It has been just over a month since “the NAfME situation.” Droves of people from many spaces in the music profession responded intensely by posting their frustrations, opinions, and concerns on social media. Some went so far as to constructing letters, individually and collectively, urging national, state, and local organizations to rethink their approaches toward diversity and activism. Outside of those responses, I speculate that many individuals voiced their concerns by speaking with trusted colleagues and friends within disclosed spaces. People were upset and perplexed and not without cause. But, I believe that we have arrived to a familiar place—silence. While it’s been only a short time since the incident, I haven’t seen or heard much from individuals, institutions, or organizations about their future plans to act. Have we reached a cease fire? Even more so, I ask, is this business as usual? In addition to the silence, I have recognized characteristics that are common with social media engagements—self promotion.
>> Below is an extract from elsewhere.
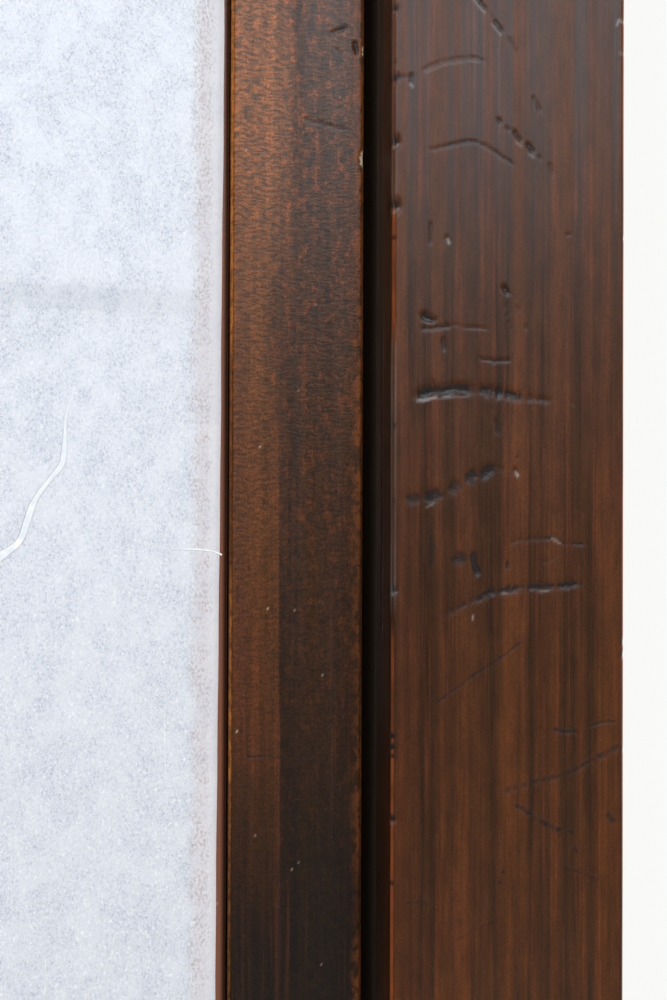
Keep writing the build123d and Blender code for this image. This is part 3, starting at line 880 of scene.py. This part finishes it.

Whether we are confronted with unethical and racist statements or we are energized by incredible conference or festival presentations (musical, research, etc.) decorated with attractive Prezi, Keynote, and PowerPoint nuances, our energy or motivation to act beyond those perimeters often diminish. It’s like, we get fired up to make an impact, to change our world, or to shake things up, just to revert back to. We backslide into silence or passive aggressiveness. In the words of Jay-Z, it’s “On to the next one.” We keep it moving. But, why? It seems to me that we wait for opportunities to get things off our chest, to be inspired by the words and works of others, or to express our frustrations only when the mood is right. I’ve witnessed countless speeches and presentations where those listening are beautifully motivated and enthused to go out and do, to change the world, their world. But, their energy quickly evaporates shortly after they return home, not just to their place of residence, but to their respective places in the world, in education and the profession. The notes and handouts collected are placed on a shelf next the notes and handouts acquired from previous years without ever being implemented or integrated. This process is repeated over and over again. Why does this happen? I mean, is our attention span that short or are we just faking the funk? For those of you who are sports enthusiasts, I see this situation as that of a football or basketball game. As long we are “winning,” we tend to stay on “the ship,” but when the climb or game gets rough or we began to experience setbacks, we “jump ship.” Or, for many of us, we take a quick hike to the concession stands. Are we really that hopeless? Or is this business as usual?
After combing through previous posts just on Facebook, I found there to be some really interesting posts with useful information regarding diversity, culture, race, and racism. Many posts were accompanied by data, some of which I retrieved for my own use. After all, social media, the internet, and other communication platforms were meant to enhance access to information and promote a sense of community and sharing. Social media can also be used as a self-promoting or -branding tool, just ask Wal-mart. But, I’m not sure whether or not all the responses towards the issues above were genuine. Were these posts meant to inform others, were they publicity stunts or small doses of narcissism? I don’t know. It’s amazing as to what a simple ‘like’ button can do! I mean, it’s true that we’re all human and at some point we, including myself, want or need to feel validated. But, to use important issues to promote self and massage one’s ego is wrong. What I am attempting to highlight is that it would be great if people could share some of the ways in which they arrived at social change and what steps they took to achieve such in their own spaces. Basically, do we even believe in what we are putting out? Are we actually incorporating our discoveries into who, what, and how we teach or share with others? Or is this business as usual?
I promise that these issues of diversity, race, racism, and marginalization will not go away or become weakened unless we put forth an honest effort. Do you ever wonder why we’re still talking about race and racism in the 21st century? Well, we just didn’t put in the work required early on. So, in turn, we gave those issues as well those who benefit a passing nod. In so many words, we said, “Oh, racism?! Come on in (insert welcoming gesture). Make yourself at home!” As I have stated in a previous blog, the NAfME situation is mere child’s play compared to what lies beneath it or in front of it. Yes, the former CEO’s alleged comments were inappropriate and disgustingly offensive. But, are those comments really all that different from other articulations (audition and admission policies, one-way curriculum approaches, and recruitment and retention initiatives toward diversity that are at the very least shifty) that we express time and time again? Absolutely not. In many ways, the latter is far damaging. As history teaches us, discriminative practices don’t have to be overt to inflict inequities or inequality. They just have to be present and of course with a few co-signers. In order to take the best step toward influencing and changing our profession, I believe that we must look to our own backyards with a critical eye because that is where the most effective work can take place.
While I make it a point to welcome all voices into discussion and action, I must express without pause that we don’t need more individuals masquerading as theorists, philosophers, policy ambassadors, and glorified game changers. We need serious people who are committed to doing the work. No more silence and no more self-promotion. This can not be “business as usual.”